In their book The Tomb of God, Richard Andrews and Paul Schellenberger, developing these ideas, have theorised that the Latin sentence misses the word "sum". They argue that the extrapolated phrase et in arcadia ego sum could be an anagram for arcam dei tango iesu, which would mean "I touch the tomb of God — Jesus". Their argument presupposes that:
the Latin phrase is incomplete
the extrapolation as to the missing words is correct
the sentence, once completed, is intended to be an anagram
Andrews and Schellenberger selected the proper anagram out of numerous possibilities.
Andrews and Schellenberger also claim that the tomb portrayed is one at Les Pontils, near Rennes-le-Château. However, Franck Marie in 1978 and Pierre Jarnac in 1985 had already concluded that this tomb was begun in 1903 by the owner of the land, Jean Galibert, who buried his wife and grandmother there in a simple grave. Their bodies were exhumed and reinterred elsewhere after the land was sold to Louis Lawrence, an American from Connecticut who had emigrated to the area. He buried his mother and grandmother in the grave and built the stone sepulchre. Marie and Jarnac had both interviewed Adrien Bourrel, Lawrence's son, who witnessed the construction of the sepulchre in 1933 when a young boy. Pierre Plantard, the creator of the Priory of Sion mythology, tried to argue that the sepulchre at Les Pontils was a "prototype" for Poussin's painting, but it was situated directly opposite a farmhouse (behind the foliage) and was not in the "middle of nowhere" in the French countryside, as is commonly assumed. Plantard also claimed that the phrase "Et In Arcadia Ego" had been the motto on his Family Coat-of-Arms for generations. The sepulchre was demolished in 1988 by the owner with the permission of the local authorities.

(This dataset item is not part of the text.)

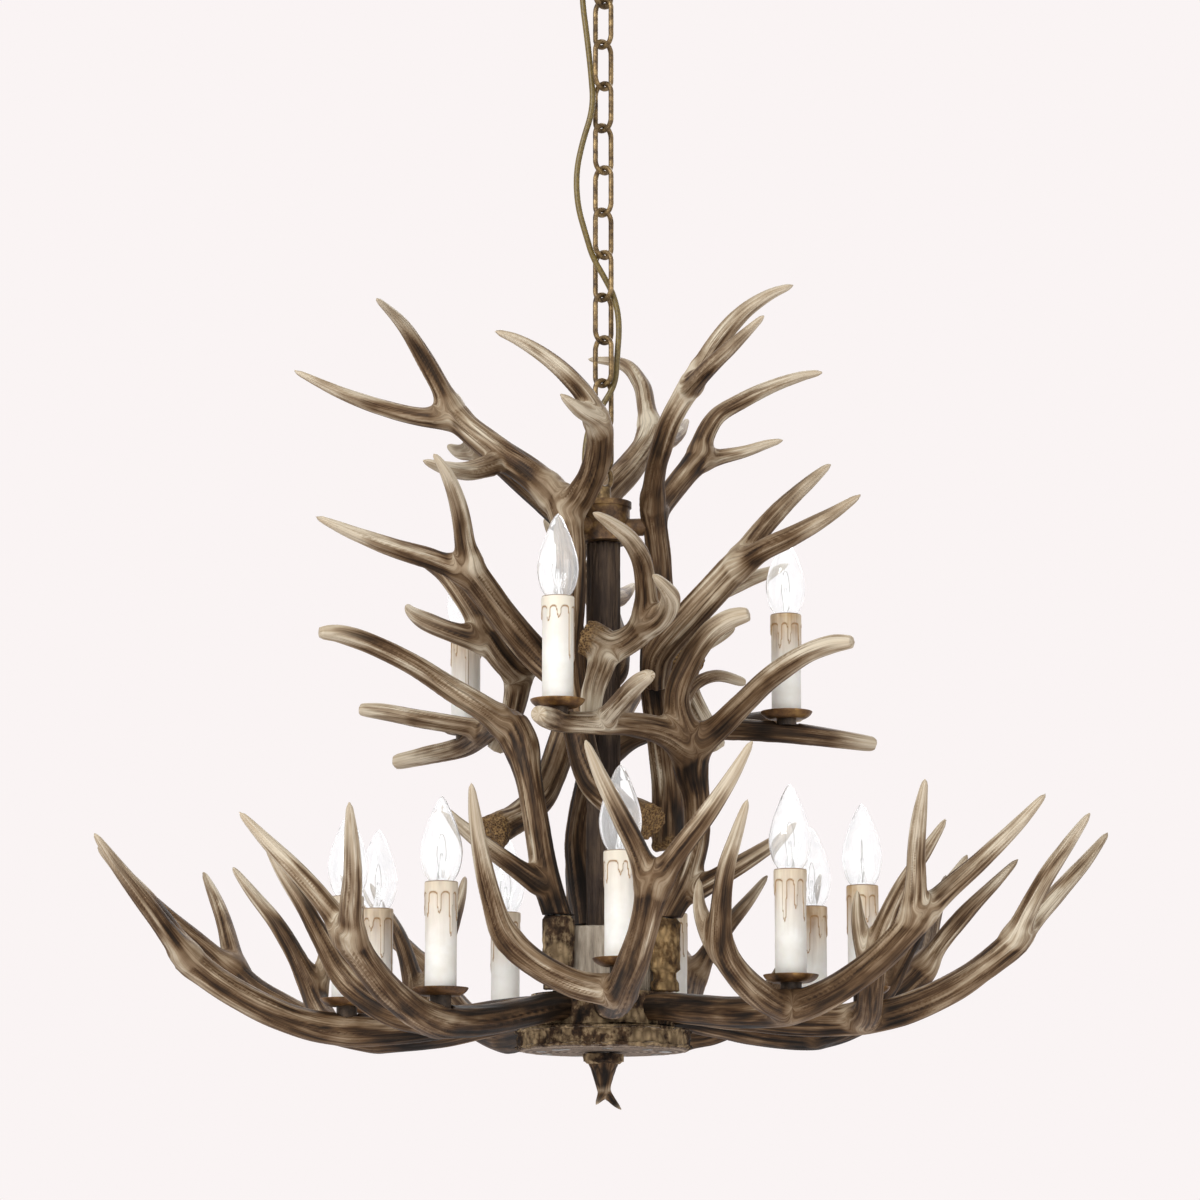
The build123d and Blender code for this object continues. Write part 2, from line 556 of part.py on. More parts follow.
canopy_inside = CANOPY_RADIUS - CANOPY_WALL
ear_out = math.sqrt(canopy_inside ** 2 - (BRACKET_WIDTH / 2) ** 2) - 1.0
with BuildPart() as ceiling_bracket:
    with Locations((0, 0, -BRACKET_THICKNESS / 2)):
        Box(BRACKET_WIDTH, 2 * ear_out, BRACKET_THICKNESS)
    for side in (-1, 1):
        with Locations((0, side * (ear_out - BRACKET_THICKNESS / 2), -EAR_HEIGHT / 2)):
            Box(BRACKET_WIDTH, BRACKET_THICKNESS, EAR_HEIGHT)
    with Locations((0, 0, -BRACKET_THICKNESS / 2)):
        Cylinder(HOOK_WIRE / 2 + FIT, BRACKET_THICKNESS, mode=Mode.SUBTRACT)
    with Locations((0, CEILING_SCREW_SPACING / 2, -BRACKET_THICKNESS / 2),
                   (0, -CEILING_SCREW_SPACING / 2, -BRACKET_THICKNESS / 2)):
        Cylinder(CEILING_SCREW_RADIUS, BRACKET_THICKNESS, mode=Mode.SUBTRACT)

SHOULDER = 16.0
canopy_low = -CANOPY_HEIGHT
corner = CANOPY_RADIUS - SHOULDER
with BuildPart() as ceiling_canopy:
    with BuildSketch(Plane.XZ):
        with BuildLine():
            Polyline((CANOPY_RADIUS, 0), (CANOPY_RADIUS, canopy_low + SHOULDER))
            CenterArc((corner, canopy_low + SHOULDER), SHOULDER, 0, -90)
            Polyline((corner, canopy_low), (CANOPY_MOUTH_RADIUS, canopy_low),
                     (CANOPY_MOUTH_RADIUS, canopy_low + CANOPY_WALL), (corner, canopy_low + CANOPY_WALL))
            CenterArc((corner, canopy_low + SHOULDER), SHOULDER - CANOPY_WALL, -90, 90)
            Polyline((canopy_inside, canopy_low + SHOULDER), (canopy_inside, 0), (CANOPY_RADIUS, 0))
        make_face()
    revolve(axis=Axis.Z)
ceiling_canopy = ceiling_canopy.part

CANOPY_SCREW_HEIGHT = -EAR_HEIGHT / 2 - 2
canopy_screws = []
bracket = ceiling_bracket.part
for side in (-1, 1):
    start = Vector(0, side * (ear_out - BRACKET_THICKNESS - 2), CANOPY_SCREW_HEIGHT)
    under_head = Vector(0, side * (CANOPY_RADIUS - 0.3), CANOPY_SCREW_HEIGHT)
    outside = Vector(0, side * (CANOPY_RADIUS + 2.4), CANOPY_SCREW_HEIGHT)
    shank_hole = bar_between(start, outside, CANOPY_SCREW_RADIUS + FIT)
    bracket = bracket - shank_hole
    ceiling_canopy = ceiling_canopy - shank_hole
    screw = bar_between(start, under_head, CANOPY_SCREW_RADIUS)
    head = cut_by(bar_between(under_head, outside, 2 * CANOPY_SCREW_RADIUS), [ceiling_canopy])
    canopy_screws.append(screw + head)

cable_points = [Vector(x, y, HUB_LEVEL + up) for x, y, up in CABLE_ROUTE]


def bend_radii(points):
    """Radius at each inner corner: it uses 0.45 of the shorter of the two runs beside it."""
    radii = []
    for before, here, after in zip(points, points[1:], points[2:]):
        inward, outward = here - before, after - here
        half_turn = math.radians(inward.get_angle(outward)) / 2
        radii.append(0.45 * min(inward.length, outward.length) / math.tan(half_turn))
    return radii


cable_bends = bend_radii(cable_points)
with BuildPart() as supply_cable:
    with BuildLine() as cable_line:
        FilletPolyline(*cable_points, radius=cable_bends)
    with BuildSketch(Plane(origin=cable_line.line @ 0, z_dir=cable_line.line % 0)):
        Circle(CABLE_RADIUS)
    sweep()
cable_length = sum(edge.length for edge in cable_line.edges())
cable_section = math.pi * CABLE_RADIUS ** 2
print("cable bend radii", [round(radius, 1) for radius in cable_bends])
print("cable runs", [round((b - a).length, 1) for a, b in zip(cable_points, cable_points[1:])])
print("cable length", round(cable_length, 1),
      "volume ratio", round(supply_cable.part.volume / (cable_length * cable_section), 4))

with BuildPart() as terminal_block:
    with Locations(cable_points[0]):
        Box(TERMINAL_LENGTH, TERMINAL_WIDTH, TERMINAL_HEIGHT, align=(Align.CENTER, Align.CENTER, Align.MIN))

# ---------------------------------------------------------------- candle lights
drip_plates, candle_sleeves, lampholders, candle_fixings, bulbs = [], [], [], [], []
plate_outline = [
    (CANDLE_NIPPLE_RADIUS + FIT, 0), (PAN_FOOT_RADIUS, 0), (PAN_FOOT_RADIUS + 5, PAN_DEPTH * 0.4),
    (PAN_RADIUS, PAN_DEPTH), (PAN_RADIUS, PAN_DEPTH + PAN_WALL),
    (PAN_FOOT_RADIUS + 4.6, PAN_DEPTH * 0.4 + PAN_WALL), (PAN_FOOT_RADIUS - 0.4, PAN_WALL),
    (CANDLE_NIPPLE_RADIUS + FIT, PAN_WALL),
]
for index, seat in enumerate(LIGHTS):
    nut_height = LOWER_NUT_HEIGHT if index < ARM_COUNT else UPPER_NUT_HEIGHT
    plate_base = seat + Vector(0, 0, nut_height)
    floor = plate_base + Vector(0, 0, PAN_WALL)
    sleeve_top = floor + Vector(0, 0, SLEEVE_HEIGHT)
    holder_base = sleeve_top - Vector(0, 0, HOLDER_BELOW_TOP + HOLDER_LENGTH)
    nipple_base = seat - Vector(0, 0, NIPPLE_IN_ANTLER)
    nipple_top = holder_base + Vector(0, 0, HOLDER_SEAT)

    candle_fixings.append(post(seat, PAN_NUT_RADIUS, nut_height, CANDLE_NIPPLE_RADIUS + FIT))
    candle_fixings.append(post(floor, TOP_NUT_RADIUS, TOP_NUT_HEIGHT, CANDLE_NIPPLE_RADIUS + FIT))
    candle_fixings.append(post(nipple_base, CANDLE_NIPPLE_RADIUS, (nipple_top - nipple_base).length,
                               NIPPLE_BORE))
    drip_plates.append(turned_piece(plate_outline, plate_base))
    candle_sleeves.append(post(floor, SLEEVE_RADIUS, SLEEVE_HEIGHT, SLEEVE_RADIUS - SLEEVE_WALL))
    holder_outline = [
        (CANDLE_NIPPLE_RADIUS + FIT, 0), (HOLDER_RADIUS, 0), (HOLDER_RADIUS, HOLDER_LENGTH),
        (SOCKET_RADIUS, HOLDER_LENGTH), (SOCKET_RADIUS, HOLDER_LENGTH - SOCKET_DEPTH),
        (0, HOLDER_LENGTH - SOCKET_DEPTH), (0, HOLDER_SEAT + FIT),
        (CANDLE_NIPPLE_RADIUS + FIT, HOLDER_SEAT + FIT),
    ]
    lampholders.append(turned_piece(holder_outline, holder_base))

    neck = HOLDER_BELOW_TOP - 1.0
    with BuildPart() as bulb:
        with BuildSketch(Plane(origin=sleeve_top, x_dir=(1, 0, 0), z_dir=(0, -1, 0))):
            with BuildLine():
                Polyline((BULB_NECK_RADIUS, -neck), (CAP_RADIUS, -neck), (CAP_RADIUS, -neck - CAP_LENGTH + 4),
                         (2.5, -neck - CAP_LENGTH), (0, -neck - CAP_LENGTH), (0, BULB_HEIGHT))
                Spline((0, BULB_HEIGHT), (BULB_RADIUS * 0.2, BULB_HEIGHT * 0.95),
                       (BULB_RADIUS * 0.52, BULB_HEIGHT * 0.78), (BULB_RADIUS * 0.86, BULB_HEIGHT * 0.55),
                       (BULB_RADIUS, BULB_HEIGHT * 0.34), (BULB_RADIUS * 0.84, BULB_HEIGHT * 0.12),
                       (BULB_NECK_RADIUS, -neck))
            make_face()
        revolve(axis=Axis(sleeve_top, (0, 0, 1)))
    bulbs.append(bulb.part)


# ---------------------------------------------------------------- antlers cut to fit one another
below_posts = post(Vector(0, 0, HUB_LEVEL), 2 * POST_OUT, POST_TOP - HUB_LEVEL)
boss_level = HUB_LEVEL + BOSS_HEIGHT
boss_targets = [beam_point(placed(TOP_BEAM, TOP_FIT[0], TOP_RISE), boss_level),
                beam_point(placed(SLENDER_BEAM, TOP_FIT[0], TOP_RISE), boss_level),
                beam_point(placed(TOP_BEAM, TOP_FIT[1], TOP_RISE), boss_level)]


def seat_cuts(seat):
    """A flat for the nut, and the hole below it for the nipple."""
    return [post(seat, PAN_NUT_RADIUS + 1.0, 30),
            post(seat - Vector(0, 0, NIPPLE_IN_ANTLER + FIT), CANDLE_NIPPLE_RADIUS + FIT, 30)]


for number in range(ARM_COUNT):
    holes = seat_cuts(LOWER_LIGHTS[number]) + [screw_holes[number]] + rod_holes
    lower_antlers[number] = cut_by(lower_antlers[number], holes)
antler_bosses = []
for index in range(3):
    middle_antlers[index] = cut_by(middle_antlers[index], [top_antlers[index]])
    inner_antlers[index] = cut_by(inner_antlers[index], [upright_antlers[index]])
    holes = seat_cuts(UPPER_LIGHTS[index]) + [rod_holes[index], below_posts]
    upright_antlers[index] = cut_by(upright_antlers[index], holes)
    target = boss_targets[index]
    inner_end = Vector(target.X, target.Y, 0).normalized() * (COLLAR_RADIUS - COLLAR_WALL)
    boss = bar_between(Vector(inner_end.X, inner_end.Y, boss_level), target, BOSS_RADIUS)
    antler_bosses.append(cut_by(boss, [collar, top_antlers[index], post(
        Vector(0, 0, COLLAR_FLOOR), COLLAR_RADIUS - COLLAR_WALL / 2, COLLAR_TOP - COLLAR_BOTTOM)]))

# ---------------------------------------------------------------- files
for index, part in enumerate(lower_antlers):
    save(part, f"lower_antler_{index + 1}")
for index in range(3):
    save(upright_antlers[index], f"upright_antler_{index + 1}")
    save(middle_antlers[index], f"middle_antler_{index + 1}")
    save(inner_antlers[index], f"inner_antler_{index + 1}")
    save(top_antlers[index], f"top_antler_{index + 1}")
for index, part in enumerate(bulbs):
    save(part, f"bulb_{index + 1:02d}")
save(bracket, "ceiling_bracket")
save(ceiling_canopy, "ceiling_canopy")
save(group(canopy_screws), "canopy_screws")
save(ceiling_hook.part, "ceiling_hook")
save(hook_nut.part, "hook_nut")
save(chain_top_link, "chain_top_link")
save(chain_links, "chain_links")
save(supply_cable.part, "supply_cable")
save(terminal_block.part, "terminal_block")
save(cable_bush, "cable_bush")
save(hanging_loop, "hanging_loop")
save(collar, "collar")
save(collar_lid, "collar_lid")
save(stem_tube, "stem_tube")
save(column.part, "column")
save(group(antler_bosses), "antler_bosses")
save(hub_disc, "hub_disc")
save(hub_block, "hub_block")
save(hub_drum, "hub_drum")
save(group(upright_posts), "upright_posts")
save(finial, "finial")
save(group(drip_plates), "drip_plates")
save(group(candle_sleeves), "candle_sleeves")
save(group(lampholders), "lampholders")
save(group(candle_fixings), "candle_fixings")
save(group(frame_screws), "frame_screws")
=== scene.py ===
"""Antler chandelier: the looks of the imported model, in metres, in the model's own frame."""
import json
import math

import bpy
import numpy as np
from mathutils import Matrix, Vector

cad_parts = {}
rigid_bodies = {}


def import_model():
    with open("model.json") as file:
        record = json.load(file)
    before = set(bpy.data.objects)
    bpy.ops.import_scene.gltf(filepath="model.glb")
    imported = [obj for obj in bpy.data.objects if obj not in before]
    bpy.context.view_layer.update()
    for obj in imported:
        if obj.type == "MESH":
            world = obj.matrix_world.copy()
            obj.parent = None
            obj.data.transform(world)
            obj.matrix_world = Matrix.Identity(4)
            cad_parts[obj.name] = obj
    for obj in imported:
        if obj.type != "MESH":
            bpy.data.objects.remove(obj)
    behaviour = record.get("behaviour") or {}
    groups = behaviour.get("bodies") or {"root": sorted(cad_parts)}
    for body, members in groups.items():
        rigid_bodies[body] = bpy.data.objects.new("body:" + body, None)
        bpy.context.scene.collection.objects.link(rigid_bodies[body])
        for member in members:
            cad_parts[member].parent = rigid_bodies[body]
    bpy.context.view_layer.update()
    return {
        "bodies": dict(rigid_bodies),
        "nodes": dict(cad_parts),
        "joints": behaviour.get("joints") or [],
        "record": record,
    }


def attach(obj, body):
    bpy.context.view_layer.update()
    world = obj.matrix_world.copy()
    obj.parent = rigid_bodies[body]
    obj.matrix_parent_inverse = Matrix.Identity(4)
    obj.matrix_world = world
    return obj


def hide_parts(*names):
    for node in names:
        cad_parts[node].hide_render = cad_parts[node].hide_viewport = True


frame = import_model()
MM = 0.001
HUB = -1.010    # height of the hub block's underside

# ---------------------------------------------------------------- camera
EYE = (-0.003, -3.6, HUB - 0.2466)
CAMERA_TILT = 9.95
FOCAL_PIXELS = 4061.0
IMAGE_SIZE = 1200.0
SENSOR_WIDTH = 36.0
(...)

I Tego Arcana Dei is the accepted anagram. There are allusions to a larger tale of Iesu having not being crucified, (even if he had existed - and there is no historical or archeological evidence to support he did). Any way he is alleged to of come from a reasonably sized family. His wife being Mary Magdalen who left the holy land carrying the Grail which is her womb and the descendants of the Davidic line. They eventually arrived in Briton and formed a church at Glastonbury - she was said to be accompanied by Joseph of Aremithia - it is also said in addition to carrying the bloodline of the grail she had the bones of the apostle St Andrew who was crucified on an X shaped cross. He is the patron saint of Scotland. The grail bloodline is a confusing mystery which also connects to the Mergovian Emperors of Europe. Many of the noble and Royal houses try to trace their lineage back to this bloodline. In effect the grail came to Scotland and the defendants live today. Both in noble houses and in Royal houses. The Knights Templar know of this mythos which the Church of Rome has tried to hide.